Sorry to bump this post but I too am having the same code. I just shaved my engine bay put everything back together and got this code. I am using aftermarket intake and a MOFO MAF housing. The car stays is 5psi limp. If I unplug the MAF it still stays in limp. Is this the MAF or the IAT going bad? I have cleaned both with no success.


----------



## botkiller (Jan 19, 2007)

*Re: 16497/P0113 - Intake Air Temperature (SMOOTH)*

Did you ever have any luck on this? I'm having the same issue on a 98 GTI VR6, I know this thread is for the 1.8 but it's the most relevant one I've found to this issue so far. 
If you've had any luck I'd be super grateful to find out what you did; thanks.


----------



## chasemydub (Jan 5, 2011)

Omg I'm having the same problem. Its been driving me CRAZY!!!!!


----------



## sea.work602 (3 mo ago)

teknoracing said:


> *Re: 16497/P0113 - Intake Air Temperature (sam51032003)* I really hope my MAF isnt bad. I will try to check it today.

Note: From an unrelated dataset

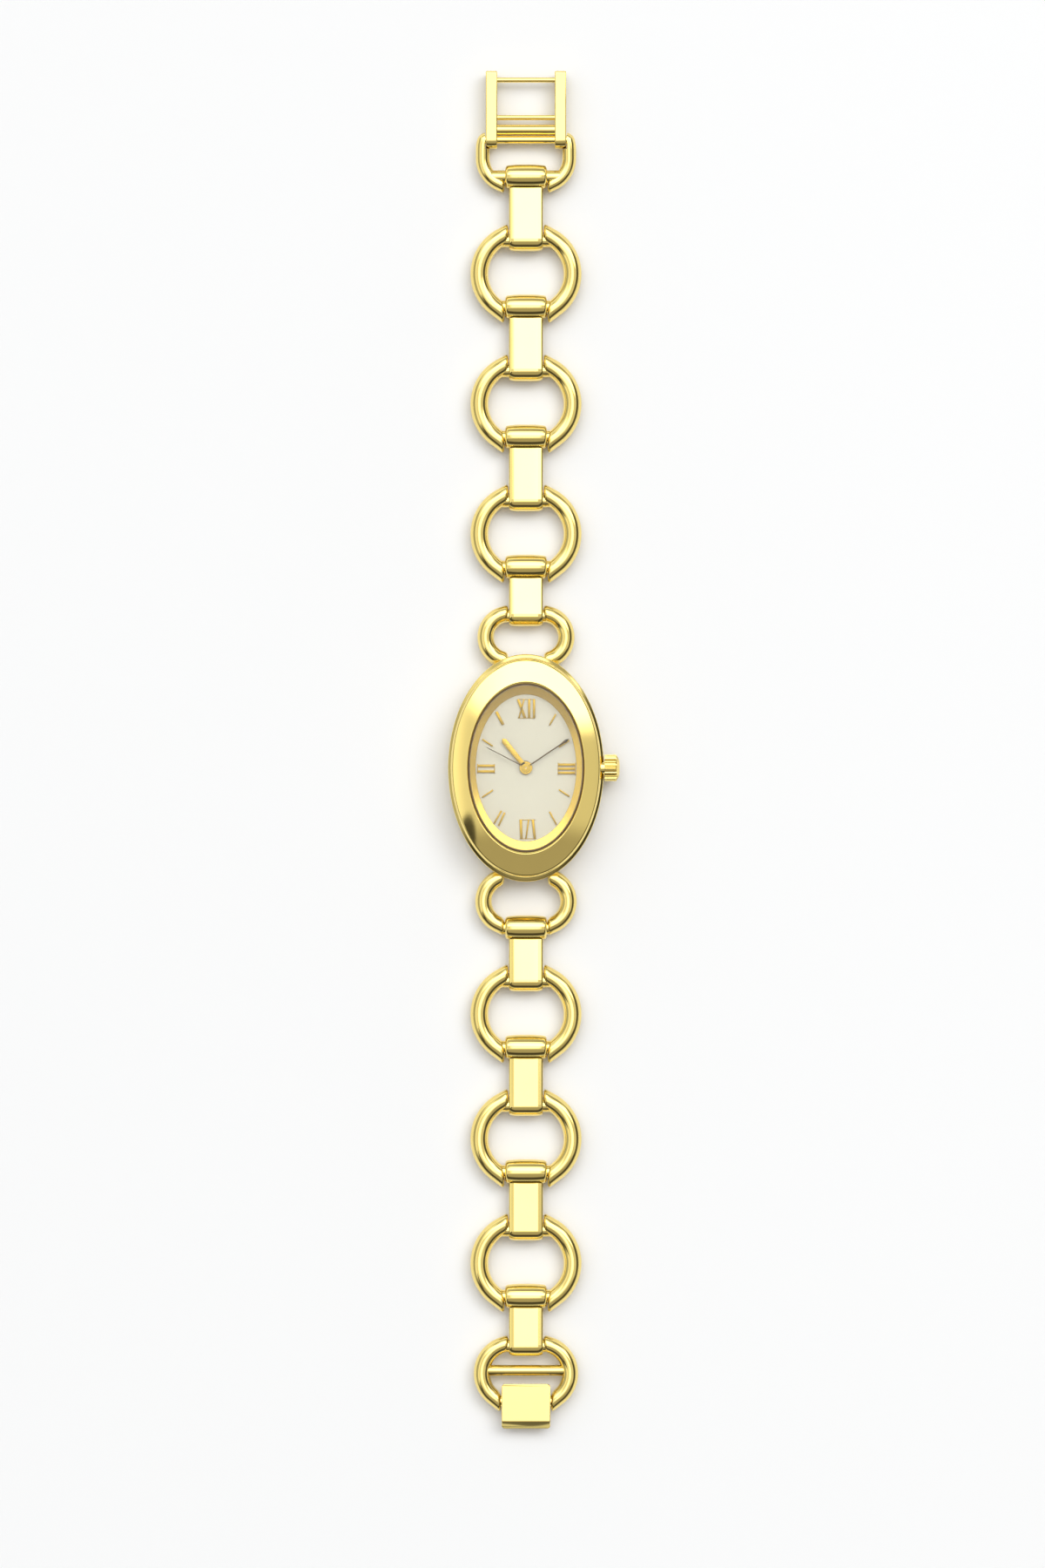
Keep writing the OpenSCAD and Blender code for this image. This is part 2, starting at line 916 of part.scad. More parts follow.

 Did you ever find your issue having the same issue with awm fwd a4 but I think it could be the wiring harness I replaced the fuel pump relay and the other 2 ecm relays but still same problem IAT sensor is reading at 178 degrees car won’t start due to it did live reading it’s the only thing that could cause no spark at a lost car worked fine befor I changed the wiring harness and it has a 2ap delete I’m thinking that could be the cause half way took apart the wiring harness nervous to go any further really need advice I’m currently on the fence of buying an oem harness but they are very expensive already put lots of money in this car


----------